__SHORT PROBLEM__.
Print, exactly as they stand, the lines from the start of the listing to the line containing "engraving.grain(900) * 0.2 + 0.5)", inclusive.

__SOURCE DATA__.
»»

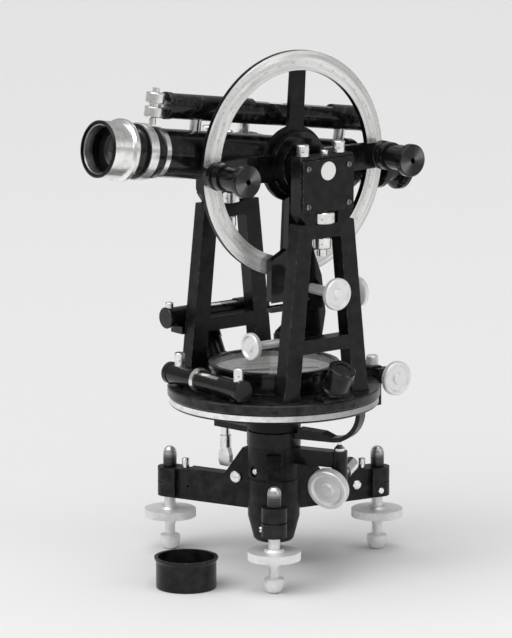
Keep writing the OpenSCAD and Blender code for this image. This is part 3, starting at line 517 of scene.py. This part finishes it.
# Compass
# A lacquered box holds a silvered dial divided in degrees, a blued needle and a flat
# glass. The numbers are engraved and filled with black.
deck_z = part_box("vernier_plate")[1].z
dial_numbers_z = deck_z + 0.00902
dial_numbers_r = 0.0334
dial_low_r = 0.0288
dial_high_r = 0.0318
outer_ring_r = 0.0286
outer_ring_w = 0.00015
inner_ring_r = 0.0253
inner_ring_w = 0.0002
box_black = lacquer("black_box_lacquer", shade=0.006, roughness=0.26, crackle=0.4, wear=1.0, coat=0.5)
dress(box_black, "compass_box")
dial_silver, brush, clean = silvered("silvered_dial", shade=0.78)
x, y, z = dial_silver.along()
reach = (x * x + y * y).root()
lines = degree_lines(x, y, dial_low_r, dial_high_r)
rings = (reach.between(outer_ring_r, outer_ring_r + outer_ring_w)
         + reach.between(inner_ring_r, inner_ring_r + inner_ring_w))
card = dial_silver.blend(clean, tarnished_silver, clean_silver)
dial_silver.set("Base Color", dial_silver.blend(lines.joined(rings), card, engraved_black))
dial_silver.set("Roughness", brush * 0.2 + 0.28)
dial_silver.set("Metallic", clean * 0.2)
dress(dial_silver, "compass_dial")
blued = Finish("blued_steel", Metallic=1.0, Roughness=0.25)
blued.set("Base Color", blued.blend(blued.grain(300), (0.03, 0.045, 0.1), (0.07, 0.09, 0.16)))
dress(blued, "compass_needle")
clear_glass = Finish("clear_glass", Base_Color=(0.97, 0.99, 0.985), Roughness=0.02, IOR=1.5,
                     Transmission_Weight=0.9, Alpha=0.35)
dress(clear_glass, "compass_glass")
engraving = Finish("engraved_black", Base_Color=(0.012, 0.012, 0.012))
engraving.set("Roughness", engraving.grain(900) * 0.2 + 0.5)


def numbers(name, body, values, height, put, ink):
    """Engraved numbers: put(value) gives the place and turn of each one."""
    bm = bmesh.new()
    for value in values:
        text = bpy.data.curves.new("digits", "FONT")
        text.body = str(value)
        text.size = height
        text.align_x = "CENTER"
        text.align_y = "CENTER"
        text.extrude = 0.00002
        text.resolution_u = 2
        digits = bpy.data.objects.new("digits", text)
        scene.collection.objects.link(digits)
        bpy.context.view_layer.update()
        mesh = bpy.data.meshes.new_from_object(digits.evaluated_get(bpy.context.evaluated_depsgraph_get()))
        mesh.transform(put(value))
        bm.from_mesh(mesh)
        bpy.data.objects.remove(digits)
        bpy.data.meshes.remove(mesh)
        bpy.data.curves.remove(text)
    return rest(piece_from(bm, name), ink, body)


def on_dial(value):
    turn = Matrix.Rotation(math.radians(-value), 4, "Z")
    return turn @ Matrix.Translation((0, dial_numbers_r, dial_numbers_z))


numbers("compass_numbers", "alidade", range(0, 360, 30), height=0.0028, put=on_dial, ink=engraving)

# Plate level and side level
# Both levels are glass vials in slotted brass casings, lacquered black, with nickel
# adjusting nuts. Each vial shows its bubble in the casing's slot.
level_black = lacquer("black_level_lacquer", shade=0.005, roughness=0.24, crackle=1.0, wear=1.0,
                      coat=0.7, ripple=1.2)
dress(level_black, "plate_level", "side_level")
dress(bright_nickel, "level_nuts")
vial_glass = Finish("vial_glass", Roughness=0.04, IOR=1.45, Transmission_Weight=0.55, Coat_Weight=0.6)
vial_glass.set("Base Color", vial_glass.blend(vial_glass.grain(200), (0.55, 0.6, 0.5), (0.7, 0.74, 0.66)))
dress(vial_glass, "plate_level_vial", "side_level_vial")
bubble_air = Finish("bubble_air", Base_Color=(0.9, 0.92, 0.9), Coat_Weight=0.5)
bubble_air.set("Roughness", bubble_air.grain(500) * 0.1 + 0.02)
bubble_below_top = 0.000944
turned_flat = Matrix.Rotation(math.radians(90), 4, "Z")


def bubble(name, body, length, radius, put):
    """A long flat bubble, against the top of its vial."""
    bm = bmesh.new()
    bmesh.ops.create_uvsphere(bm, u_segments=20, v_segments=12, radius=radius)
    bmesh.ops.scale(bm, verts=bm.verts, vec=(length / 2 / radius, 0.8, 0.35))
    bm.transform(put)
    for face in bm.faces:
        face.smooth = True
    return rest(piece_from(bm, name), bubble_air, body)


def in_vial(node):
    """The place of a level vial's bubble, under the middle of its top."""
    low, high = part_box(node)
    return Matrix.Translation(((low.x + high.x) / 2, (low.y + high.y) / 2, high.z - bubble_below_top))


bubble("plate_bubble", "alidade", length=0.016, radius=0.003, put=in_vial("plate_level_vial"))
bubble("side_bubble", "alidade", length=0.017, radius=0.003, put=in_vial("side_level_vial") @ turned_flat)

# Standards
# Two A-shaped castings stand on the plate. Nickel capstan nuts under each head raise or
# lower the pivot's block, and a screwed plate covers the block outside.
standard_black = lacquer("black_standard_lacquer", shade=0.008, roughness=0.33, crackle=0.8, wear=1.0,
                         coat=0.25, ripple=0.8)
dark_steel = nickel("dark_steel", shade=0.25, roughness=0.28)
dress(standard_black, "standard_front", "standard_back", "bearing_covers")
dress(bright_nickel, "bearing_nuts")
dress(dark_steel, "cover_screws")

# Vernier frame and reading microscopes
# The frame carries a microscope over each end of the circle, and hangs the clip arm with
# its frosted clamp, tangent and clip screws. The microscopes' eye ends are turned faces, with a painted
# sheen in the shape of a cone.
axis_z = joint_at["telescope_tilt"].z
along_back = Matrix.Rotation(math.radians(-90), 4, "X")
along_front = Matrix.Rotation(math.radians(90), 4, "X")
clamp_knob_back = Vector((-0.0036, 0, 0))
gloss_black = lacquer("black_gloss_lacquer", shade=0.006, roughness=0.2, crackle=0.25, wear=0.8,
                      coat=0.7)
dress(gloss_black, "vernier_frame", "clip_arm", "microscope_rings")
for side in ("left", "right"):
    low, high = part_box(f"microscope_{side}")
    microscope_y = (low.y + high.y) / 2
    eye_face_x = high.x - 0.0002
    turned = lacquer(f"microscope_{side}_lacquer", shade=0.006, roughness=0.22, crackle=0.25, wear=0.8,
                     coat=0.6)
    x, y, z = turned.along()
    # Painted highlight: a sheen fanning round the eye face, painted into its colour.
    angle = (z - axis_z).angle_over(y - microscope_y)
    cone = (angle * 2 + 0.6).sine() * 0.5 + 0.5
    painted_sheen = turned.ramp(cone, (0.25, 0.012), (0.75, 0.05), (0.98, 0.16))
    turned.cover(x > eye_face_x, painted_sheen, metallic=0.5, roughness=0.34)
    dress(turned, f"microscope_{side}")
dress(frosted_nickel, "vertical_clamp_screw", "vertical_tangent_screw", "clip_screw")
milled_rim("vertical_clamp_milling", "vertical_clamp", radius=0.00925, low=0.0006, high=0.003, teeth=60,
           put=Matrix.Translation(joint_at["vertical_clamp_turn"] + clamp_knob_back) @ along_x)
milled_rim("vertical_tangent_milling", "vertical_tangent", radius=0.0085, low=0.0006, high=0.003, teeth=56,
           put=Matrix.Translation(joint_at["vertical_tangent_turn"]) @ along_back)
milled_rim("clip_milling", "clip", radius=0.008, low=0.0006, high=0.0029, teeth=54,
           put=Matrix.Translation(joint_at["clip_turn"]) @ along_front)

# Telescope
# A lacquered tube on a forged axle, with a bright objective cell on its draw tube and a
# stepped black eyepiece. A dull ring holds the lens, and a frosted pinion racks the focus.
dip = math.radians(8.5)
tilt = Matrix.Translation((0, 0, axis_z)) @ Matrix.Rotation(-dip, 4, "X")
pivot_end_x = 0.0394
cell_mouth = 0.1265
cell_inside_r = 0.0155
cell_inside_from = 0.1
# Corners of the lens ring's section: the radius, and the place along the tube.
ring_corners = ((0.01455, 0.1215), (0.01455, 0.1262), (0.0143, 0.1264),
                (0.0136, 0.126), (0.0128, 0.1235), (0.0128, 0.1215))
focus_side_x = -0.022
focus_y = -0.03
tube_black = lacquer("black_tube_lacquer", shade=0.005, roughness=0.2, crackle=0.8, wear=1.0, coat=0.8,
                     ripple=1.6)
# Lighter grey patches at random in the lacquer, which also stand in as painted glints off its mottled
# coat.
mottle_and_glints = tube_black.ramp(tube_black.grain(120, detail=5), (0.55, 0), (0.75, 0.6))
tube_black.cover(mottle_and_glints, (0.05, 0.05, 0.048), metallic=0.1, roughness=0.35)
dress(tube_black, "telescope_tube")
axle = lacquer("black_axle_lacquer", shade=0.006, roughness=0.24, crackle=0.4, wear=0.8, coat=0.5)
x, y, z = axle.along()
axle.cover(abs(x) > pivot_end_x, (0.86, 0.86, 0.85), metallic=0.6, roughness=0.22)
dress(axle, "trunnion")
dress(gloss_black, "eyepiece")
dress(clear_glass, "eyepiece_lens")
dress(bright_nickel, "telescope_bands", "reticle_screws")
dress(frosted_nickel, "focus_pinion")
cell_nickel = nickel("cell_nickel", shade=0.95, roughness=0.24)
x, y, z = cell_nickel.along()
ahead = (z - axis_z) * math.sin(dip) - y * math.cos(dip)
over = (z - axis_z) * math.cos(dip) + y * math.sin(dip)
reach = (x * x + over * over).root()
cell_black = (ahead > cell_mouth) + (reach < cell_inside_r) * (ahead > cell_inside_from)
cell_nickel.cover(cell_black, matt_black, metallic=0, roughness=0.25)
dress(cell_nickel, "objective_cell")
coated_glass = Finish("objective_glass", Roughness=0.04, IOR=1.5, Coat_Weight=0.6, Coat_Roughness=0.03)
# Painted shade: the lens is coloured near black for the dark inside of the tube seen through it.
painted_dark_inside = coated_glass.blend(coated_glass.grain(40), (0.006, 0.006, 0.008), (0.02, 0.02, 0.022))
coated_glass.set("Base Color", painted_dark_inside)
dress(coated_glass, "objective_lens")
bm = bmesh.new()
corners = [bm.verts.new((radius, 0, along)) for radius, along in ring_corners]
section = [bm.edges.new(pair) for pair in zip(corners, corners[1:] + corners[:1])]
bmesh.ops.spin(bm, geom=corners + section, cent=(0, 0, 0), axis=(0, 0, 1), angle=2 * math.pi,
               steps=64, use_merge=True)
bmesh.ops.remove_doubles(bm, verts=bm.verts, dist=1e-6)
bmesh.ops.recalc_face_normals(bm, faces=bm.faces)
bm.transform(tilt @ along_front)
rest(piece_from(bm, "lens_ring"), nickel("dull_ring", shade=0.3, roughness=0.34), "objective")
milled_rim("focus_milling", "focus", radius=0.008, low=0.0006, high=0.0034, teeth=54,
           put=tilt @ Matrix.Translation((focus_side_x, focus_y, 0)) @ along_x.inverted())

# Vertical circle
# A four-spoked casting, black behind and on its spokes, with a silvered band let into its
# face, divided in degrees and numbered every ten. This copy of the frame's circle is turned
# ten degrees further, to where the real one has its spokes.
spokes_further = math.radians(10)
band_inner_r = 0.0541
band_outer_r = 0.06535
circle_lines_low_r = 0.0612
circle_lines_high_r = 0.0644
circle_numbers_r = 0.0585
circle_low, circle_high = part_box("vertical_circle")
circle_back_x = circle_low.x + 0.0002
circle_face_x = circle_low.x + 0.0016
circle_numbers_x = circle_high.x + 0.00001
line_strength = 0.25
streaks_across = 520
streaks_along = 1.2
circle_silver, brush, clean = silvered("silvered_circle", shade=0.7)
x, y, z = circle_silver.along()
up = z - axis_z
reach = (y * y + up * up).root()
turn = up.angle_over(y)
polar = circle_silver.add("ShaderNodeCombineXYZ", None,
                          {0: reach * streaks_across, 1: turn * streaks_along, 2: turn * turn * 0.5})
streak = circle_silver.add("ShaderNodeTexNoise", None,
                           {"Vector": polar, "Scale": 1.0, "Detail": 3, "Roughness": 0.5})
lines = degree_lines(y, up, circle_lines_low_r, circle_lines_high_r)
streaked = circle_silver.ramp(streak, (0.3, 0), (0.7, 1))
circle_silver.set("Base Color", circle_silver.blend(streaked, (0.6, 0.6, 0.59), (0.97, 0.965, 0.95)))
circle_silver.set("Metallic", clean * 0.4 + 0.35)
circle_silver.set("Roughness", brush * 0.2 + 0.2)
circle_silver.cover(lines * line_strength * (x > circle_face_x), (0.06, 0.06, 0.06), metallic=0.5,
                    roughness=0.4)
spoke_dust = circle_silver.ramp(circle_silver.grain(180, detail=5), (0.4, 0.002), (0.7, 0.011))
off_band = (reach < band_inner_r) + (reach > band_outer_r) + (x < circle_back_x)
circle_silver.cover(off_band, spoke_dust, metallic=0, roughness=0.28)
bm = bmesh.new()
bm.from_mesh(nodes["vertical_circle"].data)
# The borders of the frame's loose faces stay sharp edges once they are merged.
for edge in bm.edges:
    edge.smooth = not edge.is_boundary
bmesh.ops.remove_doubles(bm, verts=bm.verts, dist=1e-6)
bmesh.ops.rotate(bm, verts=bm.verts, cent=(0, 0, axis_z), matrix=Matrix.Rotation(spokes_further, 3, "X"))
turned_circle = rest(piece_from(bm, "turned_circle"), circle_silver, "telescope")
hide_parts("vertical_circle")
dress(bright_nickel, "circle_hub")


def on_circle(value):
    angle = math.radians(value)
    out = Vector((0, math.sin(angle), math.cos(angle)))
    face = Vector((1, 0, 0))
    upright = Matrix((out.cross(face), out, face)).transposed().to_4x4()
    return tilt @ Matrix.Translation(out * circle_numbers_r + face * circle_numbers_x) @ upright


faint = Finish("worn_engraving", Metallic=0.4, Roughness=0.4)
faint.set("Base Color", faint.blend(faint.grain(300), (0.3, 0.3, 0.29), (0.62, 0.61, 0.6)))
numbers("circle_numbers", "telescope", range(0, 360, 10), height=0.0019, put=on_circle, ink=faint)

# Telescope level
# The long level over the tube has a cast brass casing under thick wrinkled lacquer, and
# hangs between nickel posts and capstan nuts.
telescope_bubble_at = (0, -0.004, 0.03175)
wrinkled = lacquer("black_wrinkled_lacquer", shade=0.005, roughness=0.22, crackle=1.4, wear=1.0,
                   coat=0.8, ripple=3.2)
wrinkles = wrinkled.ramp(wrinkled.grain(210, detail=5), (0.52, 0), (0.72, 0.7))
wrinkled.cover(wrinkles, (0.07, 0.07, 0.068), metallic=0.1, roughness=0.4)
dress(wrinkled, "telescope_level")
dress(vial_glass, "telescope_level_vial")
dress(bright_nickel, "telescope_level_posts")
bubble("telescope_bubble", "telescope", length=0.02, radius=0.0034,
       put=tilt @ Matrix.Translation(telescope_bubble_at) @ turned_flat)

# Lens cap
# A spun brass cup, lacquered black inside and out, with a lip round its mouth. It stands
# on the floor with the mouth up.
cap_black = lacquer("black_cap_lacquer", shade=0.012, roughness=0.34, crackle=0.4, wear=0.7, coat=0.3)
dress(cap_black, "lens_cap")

««

__SOLVED EXERCISE__.
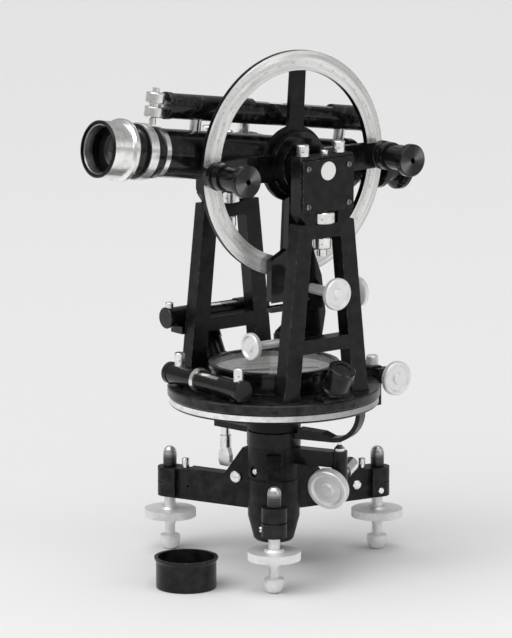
Keep writing the OpenSCAD and Blender code for this image. This is part 3, starting at line 517 of scene.py. This part finishes it.
# Compass
# A lacquered box holds a silvered dial divided in degrees, a blued needle and a flat
# glass. The numbers are engraved and filled with black.
deck_z = part_box("vernier_plate")[1].z
dial_numbers_z = deck_z + 0.00902
dial_numbers_r = 0.0334
dial_low_r = 0.0288
dial_high_r = 0.0318
outer_ring_r = 0.0286
outer_ring_w = 0.00015
inner_ring_r = 0.0253
inner_ring_w = 0.0002
box_black = lacquer("black_box_lacquer", shade=0.006, roughness=0.26, crackle=0.4, wear=1.0, coat=0.5)
dress(box_black, "compass_box")
dial_silver, brush, clean = silvered("silvered_dial", shade=0.78)
x, y, z = dial_silver.along()
reach = (x * x + y * y).root()
lines = degree_lines(x, y, dial_low_r, dial_high_r)
rings = (reach.between(outer_ring_r, outer_ring_r + outer_ring_w)
         + reach.between(inner_ring_r, inner_ring_r + inner_ring_w))
card = dial_silver.blend(clean, tarnished_silver, clean_silver)
dial_silver.set("Base Color", dial_silver.blend(lines.joined(rings), card, engraved_black))
dial_silver.set("Roughness", brush * 0.2 + 0.28)
dial_silver.set("Metallic", clean * 0.2)
dress(dial_silver, "compass_dial")
blued = Finish("blued_steel", Metallic=1.0, Roughness=0.25)
blued.set("Base Color", blued.blend(blued.grain(300), (0.03, 0.045, 0.1), (0.07, 0.09, 0.16)))
dress(blued, "compass_needle")
clear_glass = Finish("clear_glass", Base_Color=(0.97, 0.99, 0.985), Roughness=0.02, IOR=1.5,
                     Transmission_Weight=0.9, Alpha=0.35)
dress(clear_glass, "compass_glass")
engraving = Finish("engraved_black", Base_Color=(0.012, 0.012, 0.012))
engraving.set("Roughness", engraving.grain(900) * 0.2 + 0.5)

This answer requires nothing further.